特朗普當選增加關稅,以及採取什麼匯率政策之類的影響都是次要的,最關鍵的是,世界是高度聯動的,美國社會思潮的變化會及時又深刻地投射到中國,美國的開放或保守,都會引發中國發生同步性的變化。
具體而言,中國民間始終存在著一種抗拒開放,抗拒全球化,抗拒接納自由、平等、法治這些人類共同價值的潛流,他們傾向於一種封閉自保主義,文化上的排外主義,藐視個人權利的國家主義。改革開放後,由於中國深度參與全球化並且獲得了極大的好處,以及鄧小平等歷代領導人強調反左、反保守,這種思潮長期處於邊緣地位。
但是特朗普實行貿易戰以來,處處打壓中國,某種程度上讓國民感覺到全球化話術是一種理想主義,或者是一種騙局。國內質疑改革開放正當性的言論逐漸找到了合法性依據,以及蔓延發酵的載體,這才是對中國未來發展最值得重視的威脅。
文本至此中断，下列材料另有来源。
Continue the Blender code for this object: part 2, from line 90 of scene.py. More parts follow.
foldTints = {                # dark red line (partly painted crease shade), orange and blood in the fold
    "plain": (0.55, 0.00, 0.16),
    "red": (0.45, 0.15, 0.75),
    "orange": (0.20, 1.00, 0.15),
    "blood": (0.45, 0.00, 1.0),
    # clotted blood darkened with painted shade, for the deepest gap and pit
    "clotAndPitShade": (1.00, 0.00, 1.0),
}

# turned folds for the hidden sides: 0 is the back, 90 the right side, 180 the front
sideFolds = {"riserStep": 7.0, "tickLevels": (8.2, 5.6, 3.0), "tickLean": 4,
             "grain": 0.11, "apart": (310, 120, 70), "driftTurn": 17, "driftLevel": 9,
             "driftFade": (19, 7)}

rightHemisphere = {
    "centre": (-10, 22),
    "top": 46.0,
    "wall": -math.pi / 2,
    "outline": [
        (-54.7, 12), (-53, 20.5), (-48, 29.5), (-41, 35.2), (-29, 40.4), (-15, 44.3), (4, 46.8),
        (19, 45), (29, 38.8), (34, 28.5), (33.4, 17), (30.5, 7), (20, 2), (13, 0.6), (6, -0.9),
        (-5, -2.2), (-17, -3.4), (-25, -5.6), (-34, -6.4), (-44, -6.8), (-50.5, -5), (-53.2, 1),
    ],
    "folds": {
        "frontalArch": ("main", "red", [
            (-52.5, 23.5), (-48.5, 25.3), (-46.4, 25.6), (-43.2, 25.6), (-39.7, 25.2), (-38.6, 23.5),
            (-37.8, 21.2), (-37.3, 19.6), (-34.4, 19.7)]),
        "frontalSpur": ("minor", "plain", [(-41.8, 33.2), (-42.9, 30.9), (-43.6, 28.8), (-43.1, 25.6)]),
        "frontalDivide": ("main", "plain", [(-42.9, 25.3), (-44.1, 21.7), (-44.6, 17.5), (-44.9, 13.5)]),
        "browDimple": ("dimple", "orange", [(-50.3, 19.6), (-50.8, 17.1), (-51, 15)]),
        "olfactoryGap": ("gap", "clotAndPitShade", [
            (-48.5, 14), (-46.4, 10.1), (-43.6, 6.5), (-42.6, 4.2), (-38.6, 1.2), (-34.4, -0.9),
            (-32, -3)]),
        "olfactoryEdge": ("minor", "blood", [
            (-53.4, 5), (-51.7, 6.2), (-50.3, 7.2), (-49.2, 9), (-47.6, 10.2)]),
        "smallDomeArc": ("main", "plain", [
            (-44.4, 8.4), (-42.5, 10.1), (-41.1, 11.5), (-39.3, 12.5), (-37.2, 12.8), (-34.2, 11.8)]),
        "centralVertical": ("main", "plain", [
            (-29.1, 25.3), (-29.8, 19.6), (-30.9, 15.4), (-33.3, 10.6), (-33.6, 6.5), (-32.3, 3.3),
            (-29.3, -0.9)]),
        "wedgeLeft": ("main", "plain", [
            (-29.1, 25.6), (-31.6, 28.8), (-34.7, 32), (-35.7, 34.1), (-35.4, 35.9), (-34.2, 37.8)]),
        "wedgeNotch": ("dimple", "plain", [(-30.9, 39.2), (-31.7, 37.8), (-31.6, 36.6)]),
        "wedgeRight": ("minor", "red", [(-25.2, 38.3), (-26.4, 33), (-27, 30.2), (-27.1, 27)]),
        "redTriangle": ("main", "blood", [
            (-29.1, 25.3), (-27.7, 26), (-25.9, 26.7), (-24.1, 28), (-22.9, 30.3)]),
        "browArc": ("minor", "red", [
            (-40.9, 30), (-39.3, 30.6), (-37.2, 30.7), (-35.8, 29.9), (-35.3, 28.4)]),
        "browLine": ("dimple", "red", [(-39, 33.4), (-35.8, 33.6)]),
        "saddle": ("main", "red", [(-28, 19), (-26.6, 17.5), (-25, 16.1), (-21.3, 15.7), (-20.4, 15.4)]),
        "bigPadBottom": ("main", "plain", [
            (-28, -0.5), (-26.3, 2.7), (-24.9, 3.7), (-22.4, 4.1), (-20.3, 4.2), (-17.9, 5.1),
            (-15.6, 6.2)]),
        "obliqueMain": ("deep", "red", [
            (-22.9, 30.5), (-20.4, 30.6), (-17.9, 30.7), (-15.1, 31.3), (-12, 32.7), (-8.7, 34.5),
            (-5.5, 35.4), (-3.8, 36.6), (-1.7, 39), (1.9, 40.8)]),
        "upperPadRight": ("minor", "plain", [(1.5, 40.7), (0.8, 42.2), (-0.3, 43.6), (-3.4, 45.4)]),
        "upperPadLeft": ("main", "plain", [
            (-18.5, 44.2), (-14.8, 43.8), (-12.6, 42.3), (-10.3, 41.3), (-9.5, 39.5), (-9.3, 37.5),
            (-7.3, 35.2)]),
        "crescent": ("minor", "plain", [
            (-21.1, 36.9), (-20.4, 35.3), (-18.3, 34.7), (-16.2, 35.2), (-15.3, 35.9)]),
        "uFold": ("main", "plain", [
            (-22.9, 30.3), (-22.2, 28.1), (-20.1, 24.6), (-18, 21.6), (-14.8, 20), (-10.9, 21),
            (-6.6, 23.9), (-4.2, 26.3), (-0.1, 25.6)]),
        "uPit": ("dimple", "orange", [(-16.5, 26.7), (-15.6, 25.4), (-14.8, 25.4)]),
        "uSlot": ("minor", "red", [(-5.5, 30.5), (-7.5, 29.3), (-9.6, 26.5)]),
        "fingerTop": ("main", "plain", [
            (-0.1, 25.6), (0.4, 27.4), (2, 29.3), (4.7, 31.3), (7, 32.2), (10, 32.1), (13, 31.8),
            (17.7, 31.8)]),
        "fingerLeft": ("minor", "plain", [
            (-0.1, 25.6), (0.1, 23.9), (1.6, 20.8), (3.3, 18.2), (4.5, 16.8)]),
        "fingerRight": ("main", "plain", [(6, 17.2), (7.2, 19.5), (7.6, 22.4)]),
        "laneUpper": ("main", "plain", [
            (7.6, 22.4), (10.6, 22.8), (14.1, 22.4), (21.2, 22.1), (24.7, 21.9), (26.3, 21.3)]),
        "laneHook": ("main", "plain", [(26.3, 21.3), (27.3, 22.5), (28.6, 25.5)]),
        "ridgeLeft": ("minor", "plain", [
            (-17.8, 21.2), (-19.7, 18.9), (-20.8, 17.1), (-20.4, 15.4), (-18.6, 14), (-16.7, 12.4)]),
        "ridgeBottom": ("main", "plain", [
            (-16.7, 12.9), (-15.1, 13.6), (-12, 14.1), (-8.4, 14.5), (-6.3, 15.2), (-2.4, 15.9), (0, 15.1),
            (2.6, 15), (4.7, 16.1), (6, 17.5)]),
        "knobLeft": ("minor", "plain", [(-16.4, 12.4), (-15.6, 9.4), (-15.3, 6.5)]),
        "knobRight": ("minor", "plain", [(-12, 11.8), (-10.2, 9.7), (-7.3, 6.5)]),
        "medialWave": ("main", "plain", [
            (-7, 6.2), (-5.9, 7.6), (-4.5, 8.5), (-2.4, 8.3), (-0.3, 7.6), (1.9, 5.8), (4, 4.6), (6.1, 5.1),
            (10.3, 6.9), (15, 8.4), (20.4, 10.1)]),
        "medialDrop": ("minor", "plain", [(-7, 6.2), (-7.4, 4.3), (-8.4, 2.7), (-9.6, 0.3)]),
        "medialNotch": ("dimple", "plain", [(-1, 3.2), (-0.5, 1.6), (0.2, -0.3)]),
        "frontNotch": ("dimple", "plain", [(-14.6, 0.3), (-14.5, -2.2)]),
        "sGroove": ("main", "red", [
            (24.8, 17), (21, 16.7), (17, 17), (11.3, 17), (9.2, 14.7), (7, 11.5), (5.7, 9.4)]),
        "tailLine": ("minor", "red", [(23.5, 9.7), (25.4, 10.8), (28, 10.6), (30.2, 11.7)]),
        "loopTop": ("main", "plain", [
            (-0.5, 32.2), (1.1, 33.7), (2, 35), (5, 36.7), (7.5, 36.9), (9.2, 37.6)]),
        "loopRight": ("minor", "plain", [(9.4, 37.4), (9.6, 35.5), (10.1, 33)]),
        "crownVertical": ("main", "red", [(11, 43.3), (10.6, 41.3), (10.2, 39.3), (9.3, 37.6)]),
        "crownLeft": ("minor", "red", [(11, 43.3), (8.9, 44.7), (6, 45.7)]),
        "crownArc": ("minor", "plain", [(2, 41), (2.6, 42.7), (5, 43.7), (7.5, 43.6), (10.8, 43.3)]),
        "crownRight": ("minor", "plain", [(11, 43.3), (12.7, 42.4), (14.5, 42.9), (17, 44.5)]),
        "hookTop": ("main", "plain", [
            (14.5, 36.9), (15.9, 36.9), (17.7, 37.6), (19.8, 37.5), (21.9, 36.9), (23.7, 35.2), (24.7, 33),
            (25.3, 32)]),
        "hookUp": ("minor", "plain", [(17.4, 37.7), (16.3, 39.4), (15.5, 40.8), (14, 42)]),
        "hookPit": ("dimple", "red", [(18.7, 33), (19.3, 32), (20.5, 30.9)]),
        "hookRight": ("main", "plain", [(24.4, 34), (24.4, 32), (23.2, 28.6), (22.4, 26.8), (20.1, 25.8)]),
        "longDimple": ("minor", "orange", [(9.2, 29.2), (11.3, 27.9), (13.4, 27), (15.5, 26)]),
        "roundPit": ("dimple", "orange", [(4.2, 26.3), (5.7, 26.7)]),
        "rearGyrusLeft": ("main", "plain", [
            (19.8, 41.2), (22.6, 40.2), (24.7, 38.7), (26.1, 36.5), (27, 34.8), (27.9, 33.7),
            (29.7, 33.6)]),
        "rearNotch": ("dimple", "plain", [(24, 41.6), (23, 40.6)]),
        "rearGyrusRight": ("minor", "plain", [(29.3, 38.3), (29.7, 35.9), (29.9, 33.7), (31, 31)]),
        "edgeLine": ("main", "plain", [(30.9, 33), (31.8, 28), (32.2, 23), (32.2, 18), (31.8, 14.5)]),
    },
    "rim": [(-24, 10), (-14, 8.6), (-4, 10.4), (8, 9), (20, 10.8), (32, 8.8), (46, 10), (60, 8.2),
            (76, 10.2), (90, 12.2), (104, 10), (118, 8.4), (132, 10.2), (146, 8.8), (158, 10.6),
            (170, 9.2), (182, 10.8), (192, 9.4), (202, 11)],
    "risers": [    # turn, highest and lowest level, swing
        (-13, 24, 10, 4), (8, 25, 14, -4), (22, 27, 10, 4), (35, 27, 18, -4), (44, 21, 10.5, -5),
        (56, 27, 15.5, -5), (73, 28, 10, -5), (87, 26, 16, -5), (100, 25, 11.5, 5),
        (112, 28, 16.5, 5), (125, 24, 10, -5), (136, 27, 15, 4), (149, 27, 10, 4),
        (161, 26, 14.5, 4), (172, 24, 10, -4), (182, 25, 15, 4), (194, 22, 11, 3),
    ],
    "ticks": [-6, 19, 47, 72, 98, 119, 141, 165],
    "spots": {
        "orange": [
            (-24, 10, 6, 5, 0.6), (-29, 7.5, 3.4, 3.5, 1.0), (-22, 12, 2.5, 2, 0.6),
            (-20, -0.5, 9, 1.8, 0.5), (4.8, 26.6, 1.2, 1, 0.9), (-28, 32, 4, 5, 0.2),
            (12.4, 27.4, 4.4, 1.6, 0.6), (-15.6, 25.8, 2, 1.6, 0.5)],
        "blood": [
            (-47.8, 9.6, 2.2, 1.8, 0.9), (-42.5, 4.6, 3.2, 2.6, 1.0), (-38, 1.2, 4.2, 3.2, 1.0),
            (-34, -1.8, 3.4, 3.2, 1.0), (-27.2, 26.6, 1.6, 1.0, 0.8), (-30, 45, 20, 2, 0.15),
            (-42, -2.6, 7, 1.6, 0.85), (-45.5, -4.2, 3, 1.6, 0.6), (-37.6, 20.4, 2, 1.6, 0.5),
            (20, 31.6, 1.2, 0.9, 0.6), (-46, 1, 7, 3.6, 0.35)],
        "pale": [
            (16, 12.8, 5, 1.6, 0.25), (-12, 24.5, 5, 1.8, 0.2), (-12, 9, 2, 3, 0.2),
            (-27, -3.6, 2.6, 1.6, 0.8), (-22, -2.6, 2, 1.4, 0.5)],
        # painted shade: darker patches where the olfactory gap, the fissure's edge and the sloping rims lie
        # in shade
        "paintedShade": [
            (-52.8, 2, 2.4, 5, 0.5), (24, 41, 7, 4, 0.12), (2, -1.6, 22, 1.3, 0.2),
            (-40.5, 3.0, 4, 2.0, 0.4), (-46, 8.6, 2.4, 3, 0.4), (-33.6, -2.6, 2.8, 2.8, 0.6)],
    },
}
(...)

因此,一些親西方的人士認為特朗普對中國採取高壓,會加速中國改革的步伐,這也是一種玫瑰色幻想,既高估了特朗普的道德水準,也高估了西方的能力,特朗普主義氾濫只能加劇中國現代化的風險,甚至顛覆中國現代化程序。
透過打壓中國,加大外部壓力,誘發中國非理性主義的滋長,增加中國社會的轉型的風險,也正是西方一些反華戰略家的如意盤算,也是國際競爭中最常見的戰術之一。
8. 特朗普具有拉攏俄羅斯、朝鮮,孤立中國的可能性
特朗普與俄羅斯、朝鮮保持一種微妙的關係。俄羅斯衛星通訊社一直在醜化哈里斯,對特朗普則沒有什麼負面之詞;朝鮮中央通訊社也對他持褒揚態度,美國主流政客只有特朗普可以得到這種待遇。同時,在競選中,特朗普從來不去批評普京,哪怕是為了拉選票而進行的策略性批評也沒有過,對金正恩也是毫不掩飾表達讚賞。
美國一些現實主義政治學家一再批評民主黨政府的對俄政策,希望拉攏俄羅斯,形成對付中國的同盟,這並不是沒有可能性。誠如第6點指出的,特朗普與俄羅斯在保守主義上是一致的,俄羅斯民間意識中,具有反東方非基督教文明的威脅的強大根基,臭名昭著的“黃禍”一詞即源於俄羅斯,早期的杜金主義也有肢解中國的構想。而對於金正恩而言,美國的安全保證,對朝鮮安危更重要,也有向美國靠近的需求。
所以,不排除美俄在烏克蘭問題上,美朝在朝鮮半島問題上,拿中國利益做交易籌碼,這是很現實的問題。當然俄朝對中國是有強烈依賴的,不會完全倒向美國,但中國仍應該高度關注美俄關係、美朝關係新動向。
總之,我們對特朗普當選,不可以用娛樂化、戲謔化的眼光去看待,特朗普本人雖然是個充滿笑料的素人,但是特朗普主義是對中國經濟、國際環境、思想意識形態等方方面面產生深遠的影響,給中國現代化道路上增加很多變數,同時也深刻影響世界前進方向,我們需要嚴肅看待,深入研究。